[Given instruction] Provide again, from the entries below, every line from the one containing "wide_stops.append((stave_top, 0.0))" through the one containing "obj.parent = None", exactly as written, and no other line.

============================================================

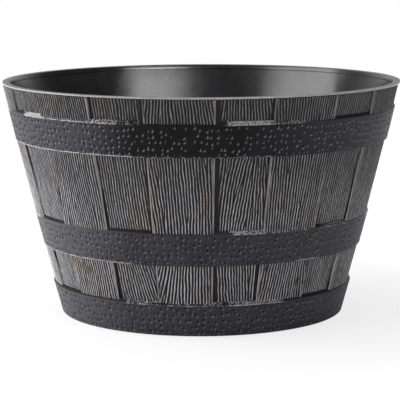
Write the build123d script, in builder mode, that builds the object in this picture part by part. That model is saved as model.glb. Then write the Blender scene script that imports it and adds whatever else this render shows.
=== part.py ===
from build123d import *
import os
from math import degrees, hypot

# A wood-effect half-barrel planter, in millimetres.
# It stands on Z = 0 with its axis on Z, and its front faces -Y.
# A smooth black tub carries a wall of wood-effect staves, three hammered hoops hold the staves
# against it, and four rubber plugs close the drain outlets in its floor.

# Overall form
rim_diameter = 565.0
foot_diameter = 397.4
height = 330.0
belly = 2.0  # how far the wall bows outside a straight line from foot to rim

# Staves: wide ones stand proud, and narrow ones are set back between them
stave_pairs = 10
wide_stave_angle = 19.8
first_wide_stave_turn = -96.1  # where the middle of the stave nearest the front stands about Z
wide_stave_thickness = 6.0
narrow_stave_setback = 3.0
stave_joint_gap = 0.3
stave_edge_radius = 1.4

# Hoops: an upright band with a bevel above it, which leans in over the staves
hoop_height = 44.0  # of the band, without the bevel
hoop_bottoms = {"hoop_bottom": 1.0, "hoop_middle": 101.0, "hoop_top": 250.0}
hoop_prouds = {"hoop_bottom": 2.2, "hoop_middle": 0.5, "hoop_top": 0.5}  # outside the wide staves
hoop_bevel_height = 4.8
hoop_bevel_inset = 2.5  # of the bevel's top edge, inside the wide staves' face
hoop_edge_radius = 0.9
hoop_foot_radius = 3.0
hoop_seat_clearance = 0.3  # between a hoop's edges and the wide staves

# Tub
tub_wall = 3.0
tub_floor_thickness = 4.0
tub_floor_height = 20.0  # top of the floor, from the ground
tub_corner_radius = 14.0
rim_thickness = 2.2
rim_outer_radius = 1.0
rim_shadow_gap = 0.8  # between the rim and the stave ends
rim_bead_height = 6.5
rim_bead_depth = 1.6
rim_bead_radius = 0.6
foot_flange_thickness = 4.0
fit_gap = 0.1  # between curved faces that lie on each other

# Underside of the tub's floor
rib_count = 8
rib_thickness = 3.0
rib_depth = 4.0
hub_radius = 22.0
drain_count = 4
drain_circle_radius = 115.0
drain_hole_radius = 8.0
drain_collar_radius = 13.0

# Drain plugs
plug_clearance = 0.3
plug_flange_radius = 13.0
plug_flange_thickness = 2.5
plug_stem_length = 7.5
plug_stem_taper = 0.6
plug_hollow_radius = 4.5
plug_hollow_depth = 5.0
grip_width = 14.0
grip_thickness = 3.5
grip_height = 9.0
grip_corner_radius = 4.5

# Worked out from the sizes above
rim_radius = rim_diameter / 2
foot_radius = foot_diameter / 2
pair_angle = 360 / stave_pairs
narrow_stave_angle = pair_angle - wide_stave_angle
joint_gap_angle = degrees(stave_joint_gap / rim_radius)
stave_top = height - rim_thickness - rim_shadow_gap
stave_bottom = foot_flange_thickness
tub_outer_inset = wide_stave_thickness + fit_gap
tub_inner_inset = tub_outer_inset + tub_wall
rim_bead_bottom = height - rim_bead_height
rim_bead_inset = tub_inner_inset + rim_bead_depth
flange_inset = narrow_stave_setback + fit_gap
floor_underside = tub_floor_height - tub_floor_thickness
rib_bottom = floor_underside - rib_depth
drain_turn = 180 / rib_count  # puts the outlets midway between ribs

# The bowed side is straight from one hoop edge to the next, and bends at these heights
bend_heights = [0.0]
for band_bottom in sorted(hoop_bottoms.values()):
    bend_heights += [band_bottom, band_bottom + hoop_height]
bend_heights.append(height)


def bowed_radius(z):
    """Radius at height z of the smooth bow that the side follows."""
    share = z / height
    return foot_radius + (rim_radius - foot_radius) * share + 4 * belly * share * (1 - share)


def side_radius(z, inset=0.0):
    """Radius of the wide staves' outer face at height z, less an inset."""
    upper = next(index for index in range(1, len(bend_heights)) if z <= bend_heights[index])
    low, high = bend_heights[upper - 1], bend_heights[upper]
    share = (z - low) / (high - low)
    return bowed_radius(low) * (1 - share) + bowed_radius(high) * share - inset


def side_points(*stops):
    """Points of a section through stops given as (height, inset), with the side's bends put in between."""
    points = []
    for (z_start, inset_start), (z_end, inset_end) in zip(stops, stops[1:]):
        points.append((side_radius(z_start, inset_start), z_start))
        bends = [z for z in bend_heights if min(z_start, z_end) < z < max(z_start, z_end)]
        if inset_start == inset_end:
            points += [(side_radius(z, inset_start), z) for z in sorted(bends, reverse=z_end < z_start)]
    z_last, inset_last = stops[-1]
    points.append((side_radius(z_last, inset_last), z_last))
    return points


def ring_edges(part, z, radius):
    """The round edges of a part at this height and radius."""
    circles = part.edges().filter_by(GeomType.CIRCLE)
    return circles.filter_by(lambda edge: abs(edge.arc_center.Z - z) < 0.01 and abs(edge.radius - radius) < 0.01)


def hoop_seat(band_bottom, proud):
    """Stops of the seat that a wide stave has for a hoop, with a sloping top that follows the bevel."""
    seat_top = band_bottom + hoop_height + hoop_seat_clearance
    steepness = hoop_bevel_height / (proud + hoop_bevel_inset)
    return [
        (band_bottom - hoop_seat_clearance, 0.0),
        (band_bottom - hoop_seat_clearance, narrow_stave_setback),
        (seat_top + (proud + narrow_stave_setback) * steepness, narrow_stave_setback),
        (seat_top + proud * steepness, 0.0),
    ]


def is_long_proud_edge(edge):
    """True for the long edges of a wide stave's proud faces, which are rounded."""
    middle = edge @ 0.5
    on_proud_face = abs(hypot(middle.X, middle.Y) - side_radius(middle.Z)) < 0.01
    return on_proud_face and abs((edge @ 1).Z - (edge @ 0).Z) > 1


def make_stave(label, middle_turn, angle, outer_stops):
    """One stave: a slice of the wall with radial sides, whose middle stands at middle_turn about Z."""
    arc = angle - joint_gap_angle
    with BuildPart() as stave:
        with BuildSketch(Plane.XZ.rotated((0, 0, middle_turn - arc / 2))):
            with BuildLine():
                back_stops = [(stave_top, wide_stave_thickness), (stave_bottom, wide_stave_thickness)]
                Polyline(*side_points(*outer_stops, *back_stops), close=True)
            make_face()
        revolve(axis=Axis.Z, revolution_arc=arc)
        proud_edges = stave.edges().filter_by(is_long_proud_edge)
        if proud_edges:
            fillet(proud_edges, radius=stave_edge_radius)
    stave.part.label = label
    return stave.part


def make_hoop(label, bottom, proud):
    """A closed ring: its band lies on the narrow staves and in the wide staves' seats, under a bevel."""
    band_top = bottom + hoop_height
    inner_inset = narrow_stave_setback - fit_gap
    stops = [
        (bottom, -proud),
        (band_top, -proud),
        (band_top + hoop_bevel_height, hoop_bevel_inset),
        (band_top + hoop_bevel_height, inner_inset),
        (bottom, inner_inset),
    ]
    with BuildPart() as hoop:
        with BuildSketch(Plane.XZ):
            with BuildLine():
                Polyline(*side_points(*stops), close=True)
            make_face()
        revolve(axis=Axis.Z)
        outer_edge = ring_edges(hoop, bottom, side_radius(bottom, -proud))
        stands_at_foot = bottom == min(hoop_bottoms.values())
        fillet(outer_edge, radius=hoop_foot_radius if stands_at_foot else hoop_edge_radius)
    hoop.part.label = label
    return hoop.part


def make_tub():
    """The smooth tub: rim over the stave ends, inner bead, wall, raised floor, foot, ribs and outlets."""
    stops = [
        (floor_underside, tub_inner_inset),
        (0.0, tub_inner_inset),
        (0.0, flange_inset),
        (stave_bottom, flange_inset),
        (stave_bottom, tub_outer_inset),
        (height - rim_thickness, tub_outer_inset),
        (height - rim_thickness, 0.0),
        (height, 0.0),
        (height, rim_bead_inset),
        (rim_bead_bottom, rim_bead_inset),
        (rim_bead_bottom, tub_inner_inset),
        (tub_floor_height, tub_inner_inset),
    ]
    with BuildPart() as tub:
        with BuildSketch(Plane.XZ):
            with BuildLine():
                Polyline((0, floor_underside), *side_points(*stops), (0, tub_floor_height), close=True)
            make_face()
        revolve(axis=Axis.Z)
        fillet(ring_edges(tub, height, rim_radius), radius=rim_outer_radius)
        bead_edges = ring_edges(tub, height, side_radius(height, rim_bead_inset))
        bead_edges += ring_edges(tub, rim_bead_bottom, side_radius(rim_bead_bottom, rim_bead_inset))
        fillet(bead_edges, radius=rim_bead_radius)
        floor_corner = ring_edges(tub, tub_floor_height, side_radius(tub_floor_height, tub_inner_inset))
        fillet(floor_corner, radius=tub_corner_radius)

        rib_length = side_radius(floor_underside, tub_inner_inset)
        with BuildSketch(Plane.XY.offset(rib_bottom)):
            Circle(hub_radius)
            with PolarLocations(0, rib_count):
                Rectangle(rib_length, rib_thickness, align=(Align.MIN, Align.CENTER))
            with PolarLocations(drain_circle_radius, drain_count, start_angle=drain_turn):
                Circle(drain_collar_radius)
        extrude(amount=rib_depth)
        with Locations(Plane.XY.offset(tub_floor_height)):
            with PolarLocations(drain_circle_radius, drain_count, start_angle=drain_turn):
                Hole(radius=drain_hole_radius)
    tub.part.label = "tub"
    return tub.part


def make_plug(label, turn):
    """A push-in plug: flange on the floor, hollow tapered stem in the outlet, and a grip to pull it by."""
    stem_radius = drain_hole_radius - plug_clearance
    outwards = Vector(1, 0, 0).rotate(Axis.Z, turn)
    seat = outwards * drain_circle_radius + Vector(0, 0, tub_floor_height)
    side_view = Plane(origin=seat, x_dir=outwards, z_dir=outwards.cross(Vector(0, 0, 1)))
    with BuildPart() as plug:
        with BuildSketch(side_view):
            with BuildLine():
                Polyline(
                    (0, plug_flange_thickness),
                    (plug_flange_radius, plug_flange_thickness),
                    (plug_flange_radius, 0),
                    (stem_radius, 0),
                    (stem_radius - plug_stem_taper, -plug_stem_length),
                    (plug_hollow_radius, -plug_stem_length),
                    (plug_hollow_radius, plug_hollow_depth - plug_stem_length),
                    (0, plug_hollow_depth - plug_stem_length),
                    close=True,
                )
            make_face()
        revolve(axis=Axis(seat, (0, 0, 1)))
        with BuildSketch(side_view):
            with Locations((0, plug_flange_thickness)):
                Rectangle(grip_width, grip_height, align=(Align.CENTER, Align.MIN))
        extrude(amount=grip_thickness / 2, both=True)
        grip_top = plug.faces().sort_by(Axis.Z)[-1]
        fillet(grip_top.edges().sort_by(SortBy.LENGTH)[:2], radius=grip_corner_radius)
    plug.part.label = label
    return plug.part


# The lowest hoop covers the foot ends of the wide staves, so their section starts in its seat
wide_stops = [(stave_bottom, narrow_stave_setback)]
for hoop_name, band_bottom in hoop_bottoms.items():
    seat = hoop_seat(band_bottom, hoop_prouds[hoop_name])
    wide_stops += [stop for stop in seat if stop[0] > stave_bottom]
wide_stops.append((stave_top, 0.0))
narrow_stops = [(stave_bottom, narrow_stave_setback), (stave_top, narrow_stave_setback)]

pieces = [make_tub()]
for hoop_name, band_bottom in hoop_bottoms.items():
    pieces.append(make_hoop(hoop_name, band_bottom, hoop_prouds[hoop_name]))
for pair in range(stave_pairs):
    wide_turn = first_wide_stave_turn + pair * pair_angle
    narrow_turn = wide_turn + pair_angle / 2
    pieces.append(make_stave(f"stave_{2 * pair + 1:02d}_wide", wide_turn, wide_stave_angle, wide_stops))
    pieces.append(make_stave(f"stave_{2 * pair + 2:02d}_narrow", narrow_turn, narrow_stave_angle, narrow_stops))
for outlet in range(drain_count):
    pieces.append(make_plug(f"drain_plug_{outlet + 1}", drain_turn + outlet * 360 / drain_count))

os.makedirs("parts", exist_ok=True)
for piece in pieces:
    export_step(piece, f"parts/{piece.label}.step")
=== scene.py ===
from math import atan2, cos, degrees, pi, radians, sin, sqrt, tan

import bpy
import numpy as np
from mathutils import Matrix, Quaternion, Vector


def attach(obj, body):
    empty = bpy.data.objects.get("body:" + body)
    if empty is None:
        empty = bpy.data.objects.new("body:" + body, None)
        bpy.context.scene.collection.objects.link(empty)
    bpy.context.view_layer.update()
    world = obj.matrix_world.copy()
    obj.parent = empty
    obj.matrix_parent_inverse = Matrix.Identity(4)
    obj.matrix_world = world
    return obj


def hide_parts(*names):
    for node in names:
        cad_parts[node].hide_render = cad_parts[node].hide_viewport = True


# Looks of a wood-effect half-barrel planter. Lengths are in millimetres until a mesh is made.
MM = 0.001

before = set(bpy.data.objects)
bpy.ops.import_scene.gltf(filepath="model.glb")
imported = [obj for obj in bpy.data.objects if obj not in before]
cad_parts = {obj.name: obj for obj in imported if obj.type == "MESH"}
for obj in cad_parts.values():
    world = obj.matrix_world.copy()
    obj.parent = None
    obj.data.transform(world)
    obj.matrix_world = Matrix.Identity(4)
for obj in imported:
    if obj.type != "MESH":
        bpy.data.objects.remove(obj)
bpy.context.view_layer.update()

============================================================

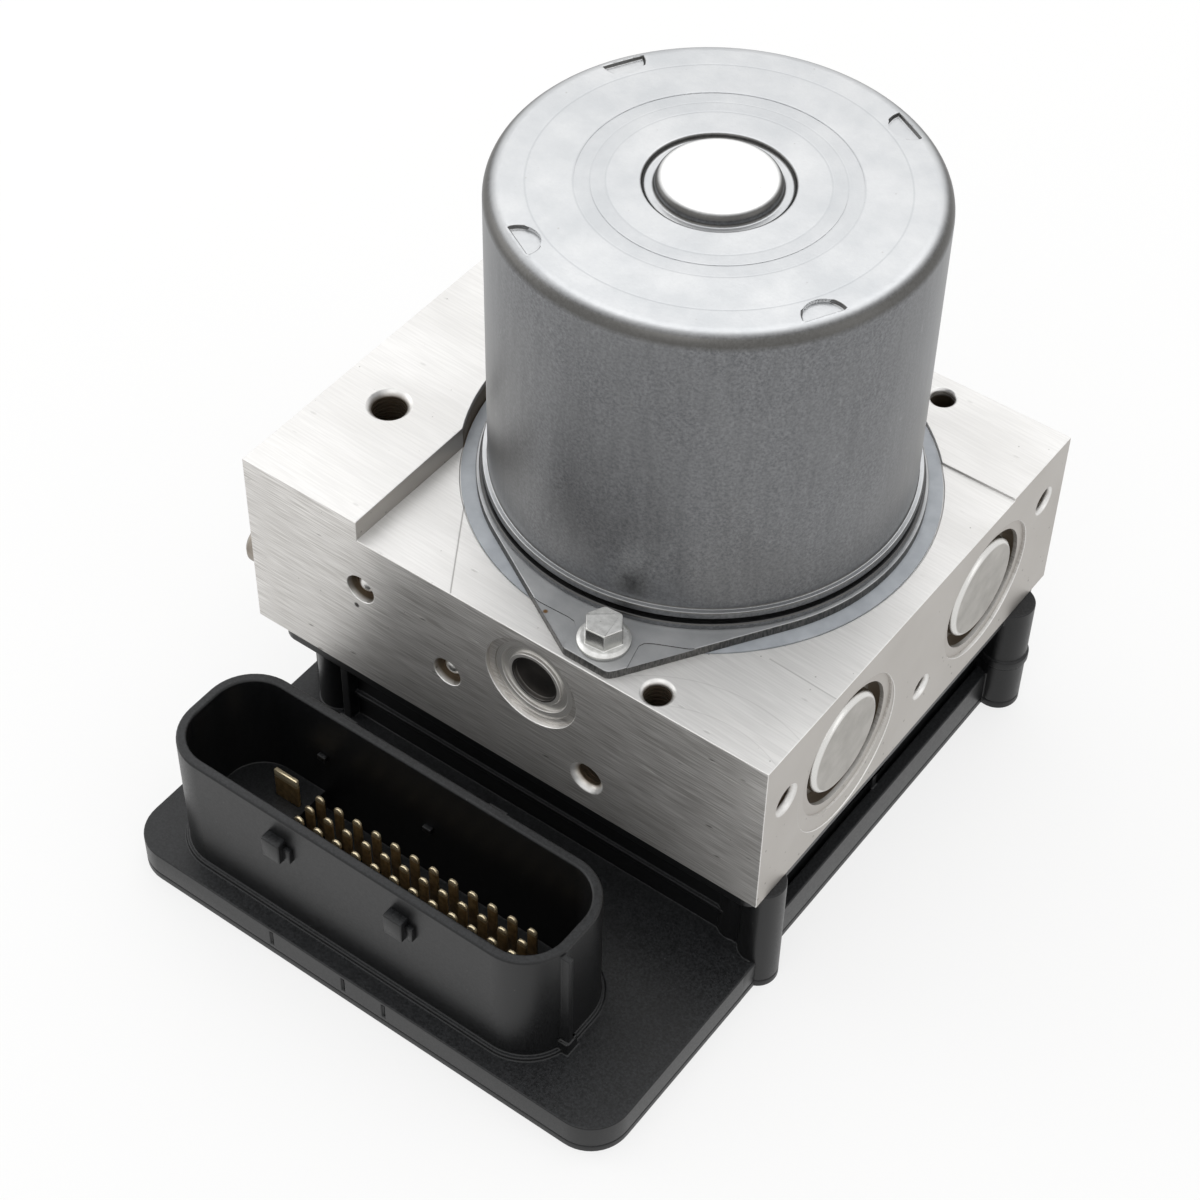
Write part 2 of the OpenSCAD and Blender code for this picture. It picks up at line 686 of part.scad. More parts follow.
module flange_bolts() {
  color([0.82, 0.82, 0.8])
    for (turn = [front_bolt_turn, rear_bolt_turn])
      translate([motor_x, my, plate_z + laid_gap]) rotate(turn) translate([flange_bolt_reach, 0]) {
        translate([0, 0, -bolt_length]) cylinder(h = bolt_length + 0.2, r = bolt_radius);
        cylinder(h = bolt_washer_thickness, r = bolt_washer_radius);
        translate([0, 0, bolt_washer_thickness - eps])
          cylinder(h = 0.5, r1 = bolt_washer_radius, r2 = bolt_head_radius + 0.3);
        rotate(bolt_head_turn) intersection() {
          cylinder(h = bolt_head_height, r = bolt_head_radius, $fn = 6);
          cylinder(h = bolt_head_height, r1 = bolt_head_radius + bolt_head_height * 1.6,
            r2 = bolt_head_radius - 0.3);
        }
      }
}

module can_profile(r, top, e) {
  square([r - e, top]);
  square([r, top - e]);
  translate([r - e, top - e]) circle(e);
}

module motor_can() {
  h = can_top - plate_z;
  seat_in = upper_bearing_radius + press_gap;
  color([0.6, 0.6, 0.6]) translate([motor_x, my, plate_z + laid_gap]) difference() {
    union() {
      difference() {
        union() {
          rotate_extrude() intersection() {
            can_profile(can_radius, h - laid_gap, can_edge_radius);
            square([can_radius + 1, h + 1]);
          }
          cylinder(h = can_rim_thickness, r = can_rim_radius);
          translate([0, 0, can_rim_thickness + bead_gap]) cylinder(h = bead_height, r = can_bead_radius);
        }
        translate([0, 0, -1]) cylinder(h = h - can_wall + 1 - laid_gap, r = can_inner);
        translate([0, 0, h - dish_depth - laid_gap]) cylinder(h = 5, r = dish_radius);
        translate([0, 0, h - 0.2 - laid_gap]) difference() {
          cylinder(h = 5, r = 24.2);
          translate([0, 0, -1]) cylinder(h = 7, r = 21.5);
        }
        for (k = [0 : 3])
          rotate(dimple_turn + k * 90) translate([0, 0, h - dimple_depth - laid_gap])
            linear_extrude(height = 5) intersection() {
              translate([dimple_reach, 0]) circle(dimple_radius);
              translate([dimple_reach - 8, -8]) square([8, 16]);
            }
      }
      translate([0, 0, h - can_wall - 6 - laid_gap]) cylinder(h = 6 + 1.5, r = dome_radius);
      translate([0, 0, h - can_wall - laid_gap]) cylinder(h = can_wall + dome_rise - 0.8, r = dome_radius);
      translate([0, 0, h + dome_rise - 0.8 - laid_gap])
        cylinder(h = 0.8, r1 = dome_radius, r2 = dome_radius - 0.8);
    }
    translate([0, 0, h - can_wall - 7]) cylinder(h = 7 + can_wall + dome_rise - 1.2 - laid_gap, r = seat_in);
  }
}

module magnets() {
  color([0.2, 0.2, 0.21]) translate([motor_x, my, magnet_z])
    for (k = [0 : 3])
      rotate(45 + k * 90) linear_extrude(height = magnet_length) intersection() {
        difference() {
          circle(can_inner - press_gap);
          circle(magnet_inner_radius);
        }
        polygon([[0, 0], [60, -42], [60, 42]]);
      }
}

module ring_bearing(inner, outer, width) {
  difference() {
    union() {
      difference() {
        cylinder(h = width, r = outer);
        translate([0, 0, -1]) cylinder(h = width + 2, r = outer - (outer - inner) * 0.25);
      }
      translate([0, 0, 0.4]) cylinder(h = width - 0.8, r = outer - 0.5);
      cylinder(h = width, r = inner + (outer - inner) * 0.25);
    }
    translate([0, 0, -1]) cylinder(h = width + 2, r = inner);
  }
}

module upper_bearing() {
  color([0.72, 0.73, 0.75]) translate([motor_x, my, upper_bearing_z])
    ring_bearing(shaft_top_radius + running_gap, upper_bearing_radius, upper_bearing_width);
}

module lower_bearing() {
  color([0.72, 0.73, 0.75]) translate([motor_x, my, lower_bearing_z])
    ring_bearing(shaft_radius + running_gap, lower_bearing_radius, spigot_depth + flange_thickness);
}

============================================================

[The solution]
wide_stops.append((stave_top, 0.0))
narrow_stops = [(stave_bottom, narrow_stave_setback), (stave_top, narrow_stave_setback)]

pieces = [make_tub()]
for hoop_name, band_bottom in hoop_bottoms.items():
    pieces.append(make_hoop(hoop_name, band_bottom, hoop_prouds[hoop_name]))
for pair in range(stave_pairs):
    wide_turn = first_wide_stave_turn + pair * pair_angle
    narrow_turn = wide_turn + pair_angle / 2
    pieces.append(make_stave(f"stave_{2 * pair + 1:02d}_wide", wide_turn, wide_stave_angle, wide_stops))
    pieces.append(make_stave(f"stave_{2 * pair + 2:02d}_narrow", narrow_turn, narrow_stave_angle, narrow_stops))
for outlet in range(drain_count):
    pieces.append(make_plug(f"drain_plug_{outlet + 1}", drain_turn + outlet * 360 / drain_count))

os.makedirs("parts", exist_ok=True)
for piece in pieces:
    export_step(piece, f"parts/{piece.label}.step")
=== scene.py ===
from math import atan2, cos, degrees, pi, radians, sin, sqrt, tan

import bpy
import numpy as np
from mathutils import Matrix, Quaternion, Vector


def attach(obj, body):
    empty = bpy.data.objects.get("body:" + body)
    if empty is None:
        empty = bpy.data.objects.new("body:" + body, None)
        bpy.context.scene.collection.objects.link(empty)
    bpy.context.view_layer.update()
    world = obj.matrix_world.copy()
    obj.parent = empty
    obj.matrix_parent_inverse = Matrix.Identity(4)
    obj.matrix_world = world
    return obj


def hide_parts(*names):
    for node in names:
        cad_parts[node].hide_render = cad_parts[node].hide_viewport = True


# Looks of a wood-effect half-barrel planter. Lengths are in millimetres until a mesh is made.
MM = 0.001

before = set(bpy.data.objects)
bpy.ops.import_scene.gltf(filepath="model.glb")
imported = [obj for obj in bpy.data.objects if obj not in before]
cad_parts = {obj.name: obj for obj in imported if obj.type == "MESH"}
for obj in cad_parts.values():
    world = obj.matrix_world.copy()
    obj.parent = None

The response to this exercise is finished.